Linda called me up to book herself into the next workshop (Team building I think it was) and told me she started night school to learn more about estimating. I even received an email from her shortly after to ask me a question about what she read in her other class on tender writing course!! Not bad for a mum of three school age kids.
Did we manage to get their major customer under control? Yes we did.
I helped them implement the most efficient job estimating system into the business for all their customers. For their major client, they had one (last) set of negotiations that got them a signed service pricing schedule on all the works they do for them. All estimates to their customers are itemised and signed off before the work commences and have strict payment terms.
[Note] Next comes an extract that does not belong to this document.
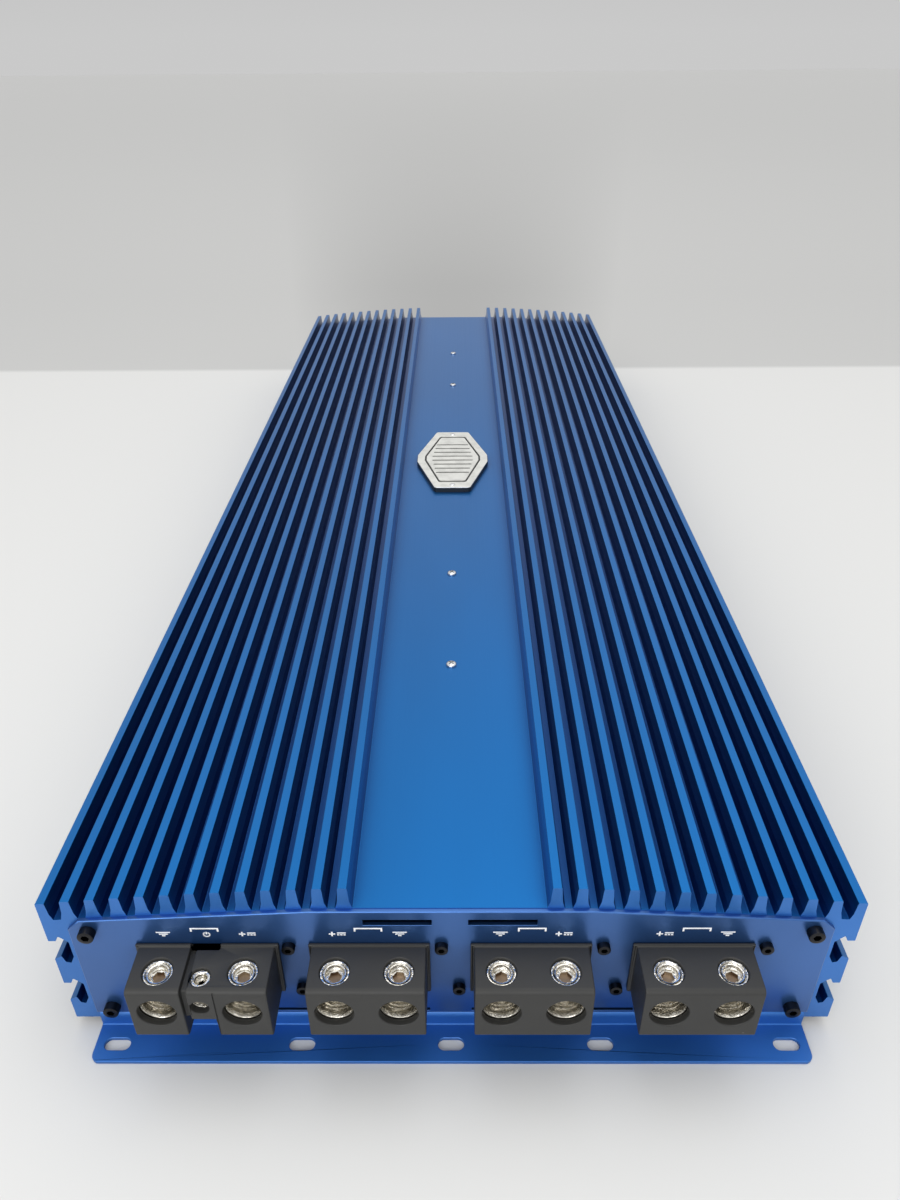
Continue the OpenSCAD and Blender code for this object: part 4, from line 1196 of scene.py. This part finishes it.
def make_stage():
    """A pale floor. Past the far end it has a wall's darker grey, with a soft shade behind the case."""
    s = Shader("floor", FLOOR_COLOUR, 0.55)

    def math_node(operation, *values, clamp=False):
        made = s.node("ShaderNodeMath")
        made.operation = operation
        made.use_clamp = clamp
        for socket, value in zip(made.inputs, values):
            if isinstance(value, float):
                socket.default_value = value
            else:
                s.link(value, socket)
        return made.outputs["Value"]

    where = s.node("ShaderNodeTexCoord").outputs["Object"]
    split = s.node("ShaderNodeSeparateXYZ", Vector=where)
    nearness = math_node("DIVIDE", 1.0, math_node("ADD", split.outputs["Y"], 0.5625))
    sideways = math_node("MULTIPLY", split.outputs["X"], nearness)
    narrowing, fading, fade_end, darkening = -32.6, 1.6, -0.19, -0.27
    hump = math_node("MULTIPLY_ADD", math_node("MULTIPLY", sideways, sideways), narrowing, 1.0, clamp=True)
    fade = math_node("MULTIPLY_ADD", nearness, fading, fade_end, clamp=True)
    shadow = math_node("MULTIPLY_ADD", math_node("MULTIPLY", hump, fade), darkening, 1.0)
    tone = s.ramp(nearness, [(at, (level, level, level * 0.985)) for at, level in WALL_TONES])
    wall = s.node("ShaderNodeVectorMath")
    wall.operation = "SCALE"
    s.link(tone, wall.inputs[0])
    s.link(shadow, wall.inputs["Scale"])
    far = s.node("ShaderNodeMapRange", Value=split.outputs["Y"], From_Min=WALL_FROM, From_Max=WALL_TO)
    blend = s.node("ShaderNodeMix")
    blend.data_type = "RGBA"
    blend.inputs[6].default_value = (*FLOOR_COLOUR, 1)
    s.link(far.outputs["Result"], blend.inputs[0])
    s.link(wall.outputs["Vector"], blend.inputs[7])
    s.link(blend.outputs[2], s.bsdf.inputs["Base Color"])
    floor = new_object("floor", box_bmesh((-6, -6, -0.02), (6, 9, 0)), s.material)
    floor.parent = None


def area_light(name, place_at, target, size, power):
    data = bpy.data.lights.new(name, "AREA")
    data.shape = "RECTANGLE"
    data.size, data.size_y = size
    data.energy = power
    light = linked(name, data)
    light.location = place_at
    light.rotation_euler = (Vector(target) - Vector(place_at)).to_track_quat("-Z", "Y").to_euler()


def make_lights():
    """A grey studio all round, dark low down, with one light overhead and one at the front left."""
    world = bpy.data.worlds.new("studio")
    bpy.context.scene.world = world
    world.use_nodes = True
    tree = world.node_tree
    back = tree.nodes["Background"]
    where = tree.nodes.new("ShaderNodeTexCoord")
    split = tree.nodes.new("ShaderNodeSeparateXYZ")
    ramp = tree.nodes.new("ShaderNodeValToRGB")
    tree.links.new(where.outputs["Generated"], split.inputs["Vector"])
    tree.links.new(split.outputs["Z"], ramp.inputs["Fac"])
    levels = [(0.0, 0.51), (0.10, 0.46), (0.20, 0.32), (0.30, 0.38), (0.47, 0.80), (0.73, 1.0), (1.0, 0.85)]
    fill_ramp(ramp, [(height, (level, level, level)) for height, level in levels])
    tree.links.new(ramp.outputs["Color"], back.inputs["Color"])
    back.inputs["Strength"].default_value = 1.15
    area_light("overhead", (0.15, 0.1, 2.1), (0, 0, 0), (1.2, 1.2), 8)
    area_light("front", (-0.5, -2.0, 0.9), (0, -0.3, 0), (1.6, 1.0), 19)


def make_camera():
    data = bpy.data.cameras.new("camera")
    camera = linked("camera", data)
    bpy.context.scene.camera = camera
    data.sensor_width = 36
    data.lens = 900 / 1200 * 36
    camera.location = CAMERA_AT
    camera.rotation_euler = [radians(a) for a in CAMERA_TURN]


make_stage()
make_lights()
make_camera()
bpy.context.scene.view_settings.view_transform = "Standard"
bpy.context.view_layer.update()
Any late payers are are chased up by an external group if they appear on their red-light debtors report.
The changes in their business were simple and easy to do. It sounded like Linda had to learn everything but that’s Linda. Reading loads of things might not be something that you like to do personally, but someone in your business might be good at it. Jack was happy that Linda took that on and helped the business while he was out managing the team. Everyone’s dynamics are different and I worked with business owners who have completely different learning styles and get the same results. It all comes down to attitude. Jack’s attitude was consistent. He enjoyed his job and loved his business. Linda liked numbers and calling in the jobs for the team. They both liked helping with other people and worked hard to support themselves and the families of the tradies that worked for them.
I caught up with them the other day to see how they were getting on it was on a Friday afternoon. They put on a barbeque at their head office for the all staff - it was great! For people who looking after others every single day, with my coaching I managed to look after them for a change.